Many of the artists at Los Dells sing love songs and Las Cafeteras aren’t any different. But the group also sings about politics and immigration, issues that impact many of the Hispanics attending the fest.

“I think it’s an artist’s duty to shed light on what’s not getting light,” French said. “For us, that means during a presidency that’s trying to invest scarce resources on keeping people out instead of talking care of the people that are here, our thing is, let’s build bridges, OK?”

“I’m not even talking about national borders. We’re in Wisconsin near the Canadian border, right? Let’s talk about the borders between north and south Milwaukee, or east and west in any town,” French said. “Let’s talk about the borders between my culture and yours. Between black, white, Chinese … even (among) Latinos. There’s Mexicans, and then there’s Guatemalans, then there’s what part of Mexico (someone’s from.) No matter how you slice it, people make up reasons to not treat each other like humans.”

French said music and events like Los Dells can help people set aside their differences.

Artist Mauricio Ramirez works on a mural of Mexican painter Frida Kahlo at Los Dells Festival. Shana Meshbesher

“Art and music is the bridge to the heart,” he said. “You don’t even have to know what we’re talking about. But if you’re dancing and shaking your booty and we’re smiling, all of the sudden we can start seeing each other as humans.”

Los Dells also gave a platform to visual artists.

Artist Mauricio Ramirez spray painted a giant cubist portrait of renowned Mexican painter and style icon Frida Kahlo. The Chicago native has worked all over North America.

“Art is a huge part of the Latin culture,” Ramirez said. “Go down to South America or Mexico and it’s nothing but the most artistic things you’ve ever seen in your entire life. That’s where I grab inspiration and try to dig down and find out where I’m really coming from. To find out why I’m having these thoughts. Find out why I’m feeling certain color patterns. It helps me make sense of it all.”

Currently, Ramirez is living in West Allis while working on some public art projects in Milwaukee, like the Selena mural in Walker’s Point and the Wisconsin Avenue utility box murals.
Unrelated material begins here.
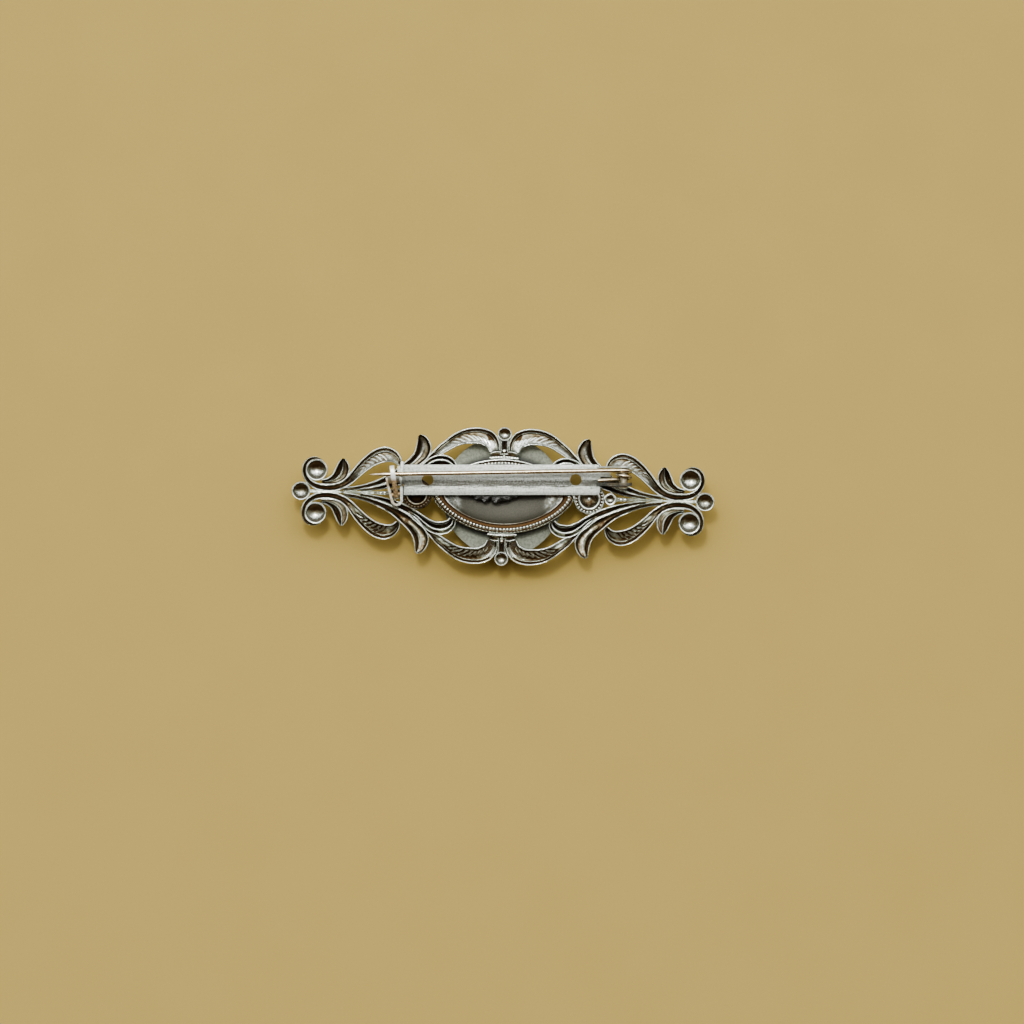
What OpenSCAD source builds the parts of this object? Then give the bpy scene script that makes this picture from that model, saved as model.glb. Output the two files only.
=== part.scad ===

Ramirez said it’s important that Latin visual artists and musicians are getting such a huge platform at Los Dells, where they can bring people together and share their work with the entire public.

“Honestly at the end of the day, it’s really about the people and less about the art,” Ramirez said. “If art and music can bring all those people together in one place, then you’re winning as a whole, as a community, for sure.”

Los Dells founder Damon Zumwalt above the Woodside Stage early Saturday morning. Shana Meshbesher

All the ticket sales profits for Los Dells are being donated toward Hurricane Harvey disaster relief.

Los Dells founder and security firm Contemporary Services Corp. CEO Damon Zumwalt said he has thousands of employees in the Houston area and many have been impacted. Like many music festivals in their first year, Zumwalt said Los Dells may not turn a profit and if that’s the case, he plans to donate his own money to the relief.

Zumwalt said he hopes to bring back the festival next year.